School workers defy anti-union law to win

January 24, 2023

From the January-February 2023 issue of News & Letters

School support workers in Ontario, members of the Canadian Union of Public Employees, ratified a four-year contract on Dec. 6, after weeks of defying both school administrators and provincial politicians. The 55,000 custodians, librarians and educational assistants of CUPE went on strike on Nov. 4, one day after the Ontario Parliament imposed a contract on them at the direction of Premier Doug Ford, with draconian penalties for walking out, expecting that would bully them into submission.

Ford even included a “notwithstanding clause” in the law, designed to make it impossible for courts to nullify it. But workers quickly nullified it. After just two days on the picket line, forcing many schools to close, Ford folded and agreed to repeal the settlement he had railroaded through, and to negotiate a contract.

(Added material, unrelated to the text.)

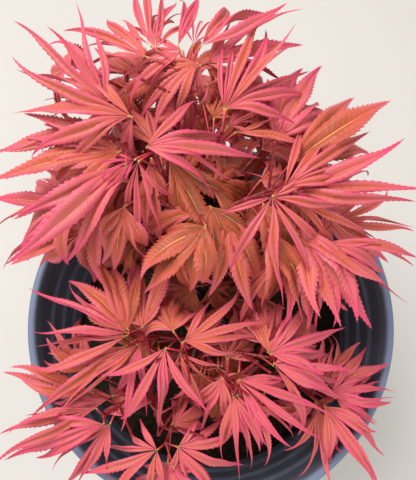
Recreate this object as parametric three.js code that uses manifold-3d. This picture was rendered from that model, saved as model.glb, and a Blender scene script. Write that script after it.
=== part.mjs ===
// A young Japanese maple in a black nursery pot: pot, potting soil, trunk, two leaders, their boughs,
// and a mass of palmate leaves at the end of every bough. Millimetres, +Z up. The origin is the middle
// of the pot's flat underside, +X is the right of the plant and -Y its front.
import * as THREE from "three";
import { mergeVertices } from "three/addons/utils/BufferGeometryUtils.js";
import Module from "manifold-3d";

const wasm = await Module();
wasm.setup();

// Driving dimensions of the pot and of what fills it.
const POT = {
  height: 235,
  rimRadius: 130,
  rimBand: 6,
  rimDepth: 10,
  baseRadius: 98,
  shoulderRadius: 114,
  wall: 2,
  floor: 3,
  steps: 3,
  stepOut: 2.6,
  stepRise: 3,
  stepLap: 0.6,
  sides: 36,
};
const DRAIN = { count: 8, radius: 6, circle: 80, sides: 8 };
const SOIL = { depthBelowRim: 70, mound: 5, ripple: 1.6, flatRadius: 20 };

// Driving dimensions of the wood. A heading is in degrees from +X, turning towards +Y.
const TRUNK = { height: 62, baseRadius: 6.5, topRadius: 3.6, leanHeading: 100, lean: 9, bow: 1.5, buried: 3 };
const FLARE = { gain: 0.9, height: 12, buttresses: 4, buttressGain: 0.25 };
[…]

Support from 20 major unions threatening a general strike over imposed contracts was the solidarity that strikers needed.

Those negotiations did not get serious until CUPE threatened a second strike on Nov. 21. The union warded off the two-tier wage system that the government tried to impose, and instead settled for $1 an hour raises in each year of the four-year contract, meaning that raises for workers in lower-paid job titles would be at a higher percentage increase.

Union demands for added staffing and funding for student services were rejected, leading even the union head Laura Walton to say she considered voting to reject the offer. But the contract was ratified in spite of that, with a 73% vote.

The defiance of school support workers in striking “illegally” will help Ontario teachers in their upcoming negotiations. For the moment, the government is not threatening to legislate contracts for them.